======== Provided data ========
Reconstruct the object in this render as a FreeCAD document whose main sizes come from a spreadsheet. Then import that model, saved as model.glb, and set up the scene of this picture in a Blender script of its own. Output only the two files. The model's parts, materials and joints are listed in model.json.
========
======== Provided data ========
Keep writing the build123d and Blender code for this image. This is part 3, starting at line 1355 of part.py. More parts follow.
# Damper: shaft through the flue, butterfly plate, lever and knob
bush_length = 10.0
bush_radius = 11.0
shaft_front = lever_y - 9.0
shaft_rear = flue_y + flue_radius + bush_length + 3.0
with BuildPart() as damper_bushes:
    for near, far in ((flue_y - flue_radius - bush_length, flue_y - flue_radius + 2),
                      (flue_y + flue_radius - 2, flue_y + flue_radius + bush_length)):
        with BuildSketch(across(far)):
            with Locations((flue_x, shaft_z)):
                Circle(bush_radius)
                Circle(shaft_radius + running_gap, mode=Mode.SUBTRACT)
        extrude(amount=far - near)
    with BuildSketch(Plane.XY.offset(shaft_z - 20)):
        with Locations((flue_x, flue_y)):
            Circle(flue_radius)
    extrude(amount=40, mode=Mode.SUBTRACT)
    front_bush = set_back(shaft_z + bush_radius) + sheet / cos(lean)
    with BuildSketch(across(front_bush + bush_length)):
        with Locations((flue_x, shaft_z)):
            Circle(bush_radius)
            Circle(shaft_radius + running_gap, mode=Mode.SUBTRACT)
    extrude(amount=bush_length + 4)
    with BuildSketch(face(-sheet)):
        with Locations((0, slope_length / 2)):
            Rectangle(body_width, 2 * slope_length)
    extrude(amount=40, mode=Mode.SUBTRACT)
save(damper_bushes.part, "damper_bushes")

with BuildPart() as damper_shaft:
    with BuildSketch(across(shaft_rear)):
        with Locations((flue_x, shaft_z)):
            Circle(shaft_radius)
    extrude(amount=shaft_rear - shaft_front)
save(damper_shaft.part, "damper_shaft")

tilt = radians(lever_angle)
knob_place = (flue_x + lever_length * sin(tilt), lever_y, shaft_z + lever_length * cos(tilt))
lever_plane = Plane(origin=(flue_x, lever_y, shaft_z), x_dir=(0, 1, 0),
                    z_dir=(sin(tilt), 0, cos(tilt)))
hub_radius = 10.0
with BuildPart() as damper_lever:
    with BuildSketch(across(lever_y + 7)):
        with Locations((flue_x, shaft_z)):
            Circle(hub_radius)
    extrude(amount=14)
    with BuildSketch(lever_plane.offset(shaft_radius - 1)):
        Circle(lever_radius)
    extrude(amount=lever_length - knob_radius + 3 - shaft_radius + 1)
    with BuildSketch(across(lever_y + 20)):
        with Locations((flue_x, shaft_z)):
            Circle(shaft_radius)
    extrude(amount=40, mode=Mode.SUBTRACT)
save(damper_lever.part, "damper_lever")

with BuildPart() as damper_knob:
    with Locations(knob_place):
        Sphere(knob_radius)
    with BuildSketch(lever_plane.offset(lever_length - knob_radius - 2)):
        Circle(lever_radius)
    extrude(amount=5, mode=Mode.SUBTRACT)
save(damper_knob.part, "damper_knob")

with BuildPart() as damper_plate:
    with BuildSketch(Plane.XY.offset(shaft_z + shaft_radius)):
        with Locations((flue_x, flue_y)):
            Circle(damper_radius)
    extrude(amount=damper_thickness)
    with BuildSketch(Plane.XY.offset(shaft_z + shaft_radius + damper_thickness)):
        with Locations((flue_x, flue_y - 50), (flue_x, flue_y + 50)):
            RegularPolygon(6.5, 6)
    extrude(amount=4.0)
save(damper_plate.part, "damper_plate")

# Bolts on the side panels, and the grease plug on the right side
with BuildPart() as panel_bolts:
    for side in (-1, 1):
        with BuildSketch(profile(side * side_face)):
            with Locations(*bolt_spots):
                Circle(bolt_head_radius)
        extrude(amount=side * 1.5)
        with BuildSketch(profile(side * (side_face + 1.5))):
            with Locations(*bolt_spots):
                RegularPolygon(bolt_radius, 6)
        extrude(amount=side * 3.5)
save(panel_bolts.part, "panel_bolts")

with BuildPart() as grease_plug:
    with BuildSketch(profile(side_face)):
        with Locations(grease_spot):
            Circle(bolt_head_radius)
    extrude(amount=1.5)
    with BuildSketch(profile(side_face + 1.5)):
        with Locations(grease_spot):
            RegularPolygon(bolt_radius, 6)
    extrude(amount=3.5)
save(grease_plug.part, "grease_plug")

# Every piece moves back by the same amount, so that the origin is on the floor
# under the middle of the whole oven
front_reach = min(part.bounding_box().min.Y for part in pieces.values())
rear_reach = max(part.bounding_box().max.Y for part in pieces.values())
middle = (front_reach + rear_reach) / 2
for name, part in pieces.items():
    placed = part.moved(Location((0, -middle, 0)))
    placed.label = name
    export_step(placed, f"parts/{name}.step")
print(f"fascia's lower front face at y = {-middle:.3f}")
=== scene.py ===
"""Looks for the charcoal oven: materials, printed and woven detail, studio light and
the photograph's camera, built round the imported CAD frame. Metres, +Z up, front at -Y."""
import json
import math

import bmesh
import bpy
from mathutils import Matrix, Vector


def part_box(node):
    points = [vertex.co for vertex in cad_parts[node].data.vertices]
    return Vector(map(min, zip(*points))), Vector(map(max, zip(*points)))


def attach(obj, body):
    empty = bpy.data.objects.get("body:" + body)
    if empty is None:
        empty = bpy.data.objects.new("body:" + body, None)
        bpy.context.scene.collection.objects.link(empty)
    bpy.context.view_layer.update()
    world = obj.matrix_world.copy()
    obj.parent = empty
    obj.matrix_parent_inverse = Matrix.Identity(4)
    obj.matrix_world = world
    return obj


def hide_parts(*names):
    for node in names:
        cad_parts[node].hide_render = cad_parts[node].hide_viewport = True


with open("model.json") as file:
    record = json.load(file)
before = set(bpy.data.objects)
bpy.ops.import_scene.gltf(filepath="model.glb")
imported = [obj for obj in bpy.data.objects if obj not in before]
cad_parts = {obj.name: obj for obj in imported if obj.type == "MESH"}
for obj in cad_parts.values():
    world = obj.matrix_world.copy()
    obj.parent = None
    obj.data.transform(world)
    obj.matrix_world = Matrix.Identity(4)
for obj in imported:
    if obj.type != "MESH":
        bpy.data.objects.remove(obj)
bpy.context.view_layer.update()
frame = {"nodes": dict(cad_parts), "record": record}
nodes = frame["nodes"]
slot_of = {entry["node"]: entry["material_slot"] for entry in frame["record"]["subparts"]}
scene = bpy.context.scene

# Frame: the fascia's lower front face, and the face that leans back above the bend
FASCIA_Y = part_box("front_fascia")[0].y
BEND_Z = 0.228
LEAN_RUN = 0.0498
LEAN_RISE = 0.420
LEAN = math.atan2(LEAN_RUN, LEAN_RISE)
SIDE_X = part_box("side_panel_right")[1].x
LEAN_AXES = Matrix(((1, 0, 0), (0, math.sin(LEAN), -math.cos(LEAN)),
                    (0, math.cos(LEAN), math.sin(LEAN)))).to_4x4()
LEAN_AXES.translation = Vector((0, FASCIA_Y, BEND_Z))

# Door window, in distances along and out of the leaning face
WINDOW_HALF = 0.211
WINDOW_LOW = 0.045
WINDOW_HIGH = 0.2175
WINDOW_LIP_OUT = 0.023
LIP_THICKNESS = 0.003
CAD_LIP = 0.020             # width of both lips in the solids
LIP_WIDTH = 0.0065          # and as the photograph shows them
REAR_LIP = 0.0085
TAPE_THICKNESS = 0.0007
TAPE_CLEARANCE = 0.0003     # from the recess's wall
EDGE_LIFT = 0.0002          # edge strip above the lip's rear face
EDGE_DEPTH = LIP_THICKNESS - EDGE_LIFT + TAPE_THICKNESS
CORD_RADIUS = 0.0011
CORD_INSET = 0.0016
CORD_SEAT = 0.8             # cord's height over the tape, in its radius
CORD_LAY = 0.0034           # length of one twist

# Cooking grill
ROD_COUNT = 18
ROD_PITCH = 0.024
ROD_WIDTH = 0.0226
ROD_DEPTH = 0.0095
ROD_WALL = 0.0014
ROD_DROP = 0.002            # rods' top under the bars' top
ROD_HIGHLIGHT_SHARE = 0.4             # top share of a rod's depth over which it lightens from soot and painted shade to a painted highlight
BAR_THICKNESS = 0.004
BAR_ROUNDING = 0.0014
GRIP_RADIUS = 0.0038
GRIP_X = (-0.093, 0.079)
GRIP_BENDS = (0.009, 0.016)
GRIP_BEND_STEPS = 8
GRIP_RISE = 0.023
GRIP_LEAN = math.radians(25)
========
======== Provided data ========
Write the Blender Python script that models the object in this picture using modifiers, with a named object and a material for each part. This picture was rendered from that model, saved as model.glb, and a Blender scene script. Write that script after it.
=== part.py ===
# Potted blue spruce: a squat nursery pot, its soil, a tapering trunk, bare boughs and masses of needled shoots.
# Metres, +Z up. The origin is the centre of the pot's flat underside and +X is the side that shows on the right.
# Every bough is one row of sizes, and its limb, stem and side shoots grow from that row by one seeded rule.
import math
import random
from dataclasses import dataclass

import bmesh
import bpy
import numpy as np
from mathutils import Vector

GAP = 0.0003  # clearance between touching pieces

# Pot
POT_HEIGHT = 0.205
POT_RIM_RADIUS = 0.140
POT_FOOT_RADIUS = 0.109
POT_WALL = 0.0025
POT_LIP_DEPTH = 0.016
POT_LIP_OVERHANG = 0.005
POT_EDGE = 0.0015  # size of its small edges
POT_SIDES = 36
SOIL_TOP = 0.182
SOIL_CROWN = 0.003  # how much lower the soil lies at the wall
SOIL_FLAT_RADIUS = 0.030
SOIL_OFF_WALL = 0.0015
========
Exercise instructions =>
Above are records; repeat only the lines starting at the line with "# Every piece" and ending at the line with "before = set(bpy.data.objects)", exactly as they appear, both included.

Written response =>
# Every piece moves back by the same amount, so that the origin is on the floor
# under the middle of the whole oven
front_reach = min(part.bounding_box().min.Y for part in pieces.values())
rear_reach = max(part.bounding_box().max.Y for part in pieces.values())
middle = (front_reach + rear_reach) / 2
for name, part in pieces.items():
    placed = part.moved(Location((0, -middle, 0)))
    placed.label = name
    export_step(placed, f"parts/{name}.step")
print(f"fascia's lower front face at y = {-middle:.3f}")
=== scene.py ===
"""Looks for the charcoal oven: materials, printed and woven detail, studio light and
the photograph's camera, built round the imported CAD frame. Metres, +Z up, front at -Y."""
import json
import math

import bmesh
import bpy
from mathutils import Matrix, Vector


def part_box(node):
    points = [vertex.co for vertex in cad_parts[node].data.vertices]
    return Vector(map(min, zip(*points))), Vector(map(max, zip(*points)))


def attach(obj, body):
    empty = bpy.data.objects.get("body:" + body)
    if empty is None:
        empty = bpy.data.objects.new("body:" + body, None)
        bpy.context.scene.collection.objects.link(empty)
    bpy.context.view_layer.update()
    world = obj.matrix_world.copy()
    obj.parent = empty
    obj.matrix_parent_inverse = Matrix.Identity(4)
    obj.matrix_world = world
    return obj


def hide_parts(*names):
    for node in names:
        cad_parts[node].hide_render = cad_parts[node].hide_viewport = True


with open("model.json") as file:
    record = json.load(file)
before = set(bpy.data.objects)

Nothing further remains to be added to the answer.